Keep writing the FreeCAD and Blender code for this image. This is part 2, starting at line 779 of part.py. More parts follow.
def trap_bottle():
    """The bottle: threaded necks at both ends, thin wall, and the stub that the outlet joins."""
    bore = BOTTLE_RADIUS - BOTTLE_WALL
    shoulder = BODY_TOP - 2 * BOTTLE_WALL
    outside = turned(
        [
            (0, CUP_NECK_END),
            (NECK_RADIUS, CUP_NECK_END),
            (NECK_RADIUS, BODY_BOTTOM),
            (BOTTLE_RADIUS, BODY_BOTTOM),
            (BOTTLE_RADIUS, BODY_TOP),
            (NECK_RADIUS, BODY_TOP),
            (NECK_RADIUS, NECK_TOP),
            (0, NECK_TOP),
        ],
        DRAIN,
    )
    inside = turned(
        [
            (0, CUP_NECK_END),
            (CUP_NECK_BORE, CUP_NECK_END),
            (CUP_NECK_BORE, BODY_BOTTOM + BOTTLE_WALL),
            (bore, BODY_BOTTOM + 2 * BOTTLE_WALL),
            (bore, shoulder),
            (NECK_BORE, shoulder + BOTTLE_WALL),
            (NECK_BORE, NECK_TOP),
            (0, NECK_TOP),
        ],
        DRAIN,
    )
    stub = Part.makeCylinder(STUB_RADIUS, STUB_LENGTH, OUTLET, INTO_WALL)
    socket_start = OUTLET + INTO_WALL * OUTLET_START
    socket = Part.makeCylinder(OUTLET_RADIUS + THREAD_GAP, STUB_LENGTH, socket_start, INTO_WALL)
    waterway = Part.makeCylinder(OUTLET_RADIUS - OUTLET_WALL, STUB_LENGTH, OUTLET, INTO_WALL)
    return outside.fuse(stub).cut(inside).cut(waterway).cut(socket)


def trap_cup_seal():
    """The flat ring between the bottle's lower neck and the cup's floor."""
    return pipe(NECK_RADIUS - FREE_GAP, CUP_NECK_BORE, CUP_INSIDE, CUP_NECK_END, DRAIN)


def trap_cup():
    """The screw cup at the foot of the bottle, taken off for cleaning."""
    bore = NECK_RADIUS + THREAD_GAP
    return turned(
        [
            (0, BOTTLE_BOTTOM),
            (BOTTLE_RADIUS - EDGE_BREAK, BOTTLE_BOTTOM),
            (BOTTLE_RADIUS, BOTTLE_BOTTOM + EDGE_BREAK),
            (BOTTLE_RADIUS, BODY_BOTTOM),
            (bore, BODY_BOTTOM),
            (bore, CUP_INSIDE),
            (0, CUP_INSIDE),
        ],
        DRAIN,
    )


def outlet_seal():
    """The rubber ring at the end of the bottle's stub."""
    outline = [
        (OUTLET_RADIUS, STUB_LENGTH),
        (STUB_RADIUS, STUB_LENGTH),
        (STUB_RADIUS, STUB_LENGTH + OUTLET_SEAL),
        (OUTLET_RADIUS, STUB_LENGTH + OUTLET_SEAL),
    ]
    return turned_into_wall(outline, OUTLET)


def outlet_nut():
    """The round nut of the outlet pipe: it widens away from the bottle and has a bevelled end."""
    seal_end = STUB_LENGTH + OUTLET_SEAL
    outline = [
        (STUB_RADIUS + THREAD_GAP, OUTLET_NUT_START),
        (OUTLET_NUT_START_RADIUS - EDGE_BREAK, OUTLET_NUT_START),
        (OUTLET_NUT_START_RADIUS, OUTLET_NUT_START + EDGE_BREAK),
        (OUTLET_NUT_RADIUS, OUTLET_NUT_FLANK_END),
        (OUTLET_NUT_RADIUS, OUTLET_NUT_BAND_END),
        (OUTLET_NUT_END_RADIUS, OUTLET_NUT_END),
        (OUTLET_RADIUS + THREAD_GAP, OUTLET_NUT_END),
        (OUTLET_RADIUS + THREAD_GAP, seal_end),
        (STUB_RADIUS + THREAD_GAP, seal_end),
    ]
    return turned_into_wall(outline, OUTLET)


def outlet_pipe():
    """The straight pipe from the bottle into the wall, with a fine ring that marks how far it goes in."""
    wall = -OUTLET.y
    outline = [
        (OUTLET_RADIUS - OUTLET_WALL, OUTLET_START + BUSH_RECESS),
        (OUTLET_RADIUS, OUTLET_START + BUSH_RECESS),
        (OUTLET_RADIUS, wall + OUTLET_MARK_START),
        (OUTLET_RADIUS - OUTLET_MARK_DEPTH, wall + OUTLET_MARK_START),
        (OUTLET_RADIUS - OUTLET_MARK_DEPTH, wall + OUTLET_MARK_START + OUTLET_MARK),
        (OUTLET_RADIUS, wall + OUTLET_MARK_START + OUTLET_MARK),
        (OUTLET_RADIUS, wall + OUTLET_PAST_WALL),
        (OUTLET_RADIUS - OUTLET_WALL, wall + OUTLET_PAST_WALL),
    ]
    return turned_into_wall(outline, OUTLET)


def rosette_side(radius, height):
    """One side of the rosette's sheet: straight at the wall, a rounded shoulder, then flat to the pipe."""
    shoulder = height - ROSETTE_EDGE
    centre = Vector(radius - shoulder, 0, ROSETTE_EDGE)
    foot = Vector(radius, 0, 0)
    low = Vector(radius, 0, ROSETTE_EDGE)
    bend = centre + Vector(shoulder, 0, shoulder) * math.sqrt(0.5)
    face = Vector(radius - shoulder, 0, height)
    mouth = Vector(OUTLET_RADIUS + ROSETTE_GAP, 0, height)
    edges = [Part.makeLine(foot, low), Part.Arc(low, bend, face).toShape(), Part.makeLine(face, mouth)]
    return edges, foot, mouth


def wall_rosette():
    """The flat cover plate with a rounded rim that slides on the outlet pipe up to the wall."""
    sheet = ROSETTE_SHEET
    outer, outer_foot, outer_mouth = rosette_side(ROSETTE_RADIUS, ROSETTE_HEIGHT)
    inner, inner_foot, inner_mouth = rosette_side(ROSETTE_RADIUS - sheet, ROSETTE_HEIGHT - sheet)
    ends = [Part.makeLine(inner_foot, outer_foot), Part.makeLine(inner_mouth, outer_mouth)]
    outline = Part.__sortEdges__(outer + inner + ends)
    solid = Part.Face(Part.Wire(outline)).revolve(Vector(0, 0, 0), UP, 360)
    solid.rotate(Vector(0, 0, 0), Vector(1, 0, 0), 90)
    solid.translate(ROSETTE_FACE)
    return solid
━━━
Recite the full listing above exactly.

In response:
Keep writing the FreeCAD and Blender code for this image. This is part 2, starting at line 779 of part.py. More parts follow.
def trap_bottle():
    """The bottle: threaded necks at both ends, thin wall, and the stub that the outlet joins."""
    bore = BOTTLE_RADIUS - BOTTLE_WALL
    shoulder = BODY_TOP - 2 * BOTTLE_WALL
    outside = turned(
        [
            (0, CUP_NECK_END),
            (NECK_RADIUS, CUP_NECK_END),
            (NECK_RADIUS, BODY_BOTTOM),
            (BOTTLE_RADIUS, BODY_BOTTOM),
            (BOTTLE_RADIUS, BODY_TOP),
            (NECK_RADIUS, BODY_TOP),
            (NECK_RADIUS, NECK_TOP),
            (0, NECK_TOP),
        ],
        DRAIN,
    )
    inside = turned(
        [
            (0, CUP_NECK_END),
            (CUP_NECK_BORE, CUP_NECK_END),
            (CUP_NECK_BORE, BODY_BOTTOM + BOTTLE_WALL),
            (bore, BODY_BOTTOM + 2 * BOTTLE_WALL),
            (bore, shoulder),
            (NECK_BORE, shoulder + BOTTLE_WALL),
            (NECK_BORE, NECK_TOP),
            (0, NECK_TOP),
        ],
        DRAIN,
    )
    stub = Part.makeCylinder(STUB_RADIUS, STUB_LENGTH, OUTLET, INTO_WALL)
    socket_start = OUTLET + INTO_WALL * OUTLET_START
    socket = Part.makeCylinder(OUTLET_RADIUS + THREAD_GAP, STUB_LENGTH, socket_start, INTO_WALL)
    waterway = Part.makeCylinder(OUTLET_RADIUS - OUTLET_WALL, STUB_LENGTH, OUTLET, INTO_WALL)
    return outside.fuse(stub).cut(inside).cut(waterway).cut(socket)


def trap_cup_seal():
    """The flat ring between the bottle's lower neck and the cup's floor."""
    return pipe(NECK_RADIUS - FREE_GAP, CUP_NECK_BORE, CUP_INSIDE, CUP_NECK_END, DRAIN)


def trap_cup():
    """The screw cup at the foot of the bottle, taken off for cleaning."""
    bore = NECK_RADIUS + THREAD_GAP
    return turned(
        [
            (0, BOTTLE_BOTTOM),
            (BOTTLE_RADIUS - EDGE_BREAK, BOTTLE_BOTTOM),
            (BOTTLE_RADIUS, BOTTLE_BOTTOM + EDGE_BREAK),
            (BOTTLE_RADIUS, BODY_BOTTOM),
            (bore, BODY_BOTTOM),
            (bore, CUP_INSIDE),
            (0, CUP_INSIDE),
        ],
        DRAIN,
    )


def outlet_seal():
    """The rubber ring at the end of the bottle's stub."""
    outline = [
        (OUTLET_RADIUS, STUB_LENGTH),
        (STUB_RADIUS, STUB_LENGTH),
        (STUB_RADIUS, STUB_LENGTH + OUTLET_SEAL),
        (OUTLET_RADIUS, STUB_LENGTH + OUTLET_SEAL),
    ]
    return turned_into_wall(outline, OUTLET)


def outlet_nut():
    """The round nut of the outlet pipe: it widens away from the bottle and has a bevelled end."""
    seal_end = STUB_LENGTH + OUTLET_SEAL
    outline = [
        (STUB_RADIUS + THREAD_GAP, OUTLET_NUT_START),
        (OUTLET_NUT_START_RADIUS - EDGE_BREAK, OUTLET_NUT_START),
        (OUTLET_NUT_START_RADIUS, OUTLET_NUT_START + EDGE_BREAK),
        (OUTLET_NUT_RADIUS, OUTLET_NUT_FLANK_END),
        (OUTLET_NUT_RADIUS, OUTLET_NUT_BAND_END),
        (OUTLET_NUT_END_RADIUS, OUTLET_NUT_END),
        (OUTLET_RADIUS + THREAD_GAP, OUTLET_NUT_END),
        (OUTLET_RADIUS + THREAD_GAP, seal_end),
        (STUB_RADIUS + THREAD_GAP, seal_end),
    ]
    return turned_into_wall(outline, OUTLET)


def outlet_pipe():
    """The straight pipe from the bottle into the wall, with a fine ring that marks how far it goes in."""
    wall = -OUTLET.y
    outline = [
        (OUTLET_RADIUS - OUTLET_WALL, OUTLET_START + BUSH_RECESS),
        (OUTLET_RADIUS, OUTLET_START + BUSH_RECESS),
        (OUTLET_RADIUS, wall + OUTLET_MARK_START),
        (OUTLET_RADIUS - OUTLET_MARK_DEPTH, wall + OUTLET_MARK_START),
        (OUTLET_RADIUS - OUTLET_MARK_DEPTH, wall + OUTLET_MARK_START + OUTLET_MARK),
        (OUTLET_RADIUS, wall + OUTLET_MARK_START + OUTLET_MARK),
        (OUTLET_RADIUS, wall + OUTLET_PAST_WALL),
        (OUTLET_RADIUS - OUTLET_WALL, wall + OUTLET_PAST_WALL),
    ]
    return turned_into_wall(outline, OUTLET)


def rosette_side(radius, height):
    """One side of the rosette's sheet: straight at the wall, a rounded shoulder, then flat to the pipe."""
    shoulder = height - ROSETTE_EDGE
    centre = Vector(radius - shoulder, 0, ROSETTE_EDGE)
    foot = Vector(radius, 0, 0)
    low = Vector(radius, 0, ROSETTE_EDGE)
    bend = centre + Vector(shoulder, 0, shoulder) * math.sqrt(0.5)
    face = Vector(radius - shoulder, 0, height)
    mouth = Vector(OUTLET_RADIUS + ROSETTE_GAP, 0, height)
    edges = [Part.makeLine(foot, low), Part.Arc(low, bend, face).toShape(), Part.makeLine(face, mouth)]
    return edges, foot, mouth


def wall_rosette():
    """The flat cover plate with a rounded rim that slides on the outlet pipe up to the wall."""
    sheet = ROSETTE_SHEET
    outer, outer_foot, outer_mouth = rosette_side(ROSETTE_RADIUS, ROSETTE_HEIGHT)
    inner, inner_foot, inner_mouth = rosette_side(ROSETTE_RADIUS - sheet, ROSETTE_HEIGHT - sheet)
    ends = [Part.makeLine(inner_foot, outer_foot), Part.makeLine(inner_mouth, outer_mouth)]
    outline = Part.__sortEdges__(outer + inner + ends)
    solid = Part.Face(Part.Wire(outline)).revolve(Vector(0, 0, 0), UP, 360)
    solid.rotate(Vector(0, 0, 0), Vector(1, 0, 0), 90)
    solid.translate(ROSETTE_FACE)
    return solid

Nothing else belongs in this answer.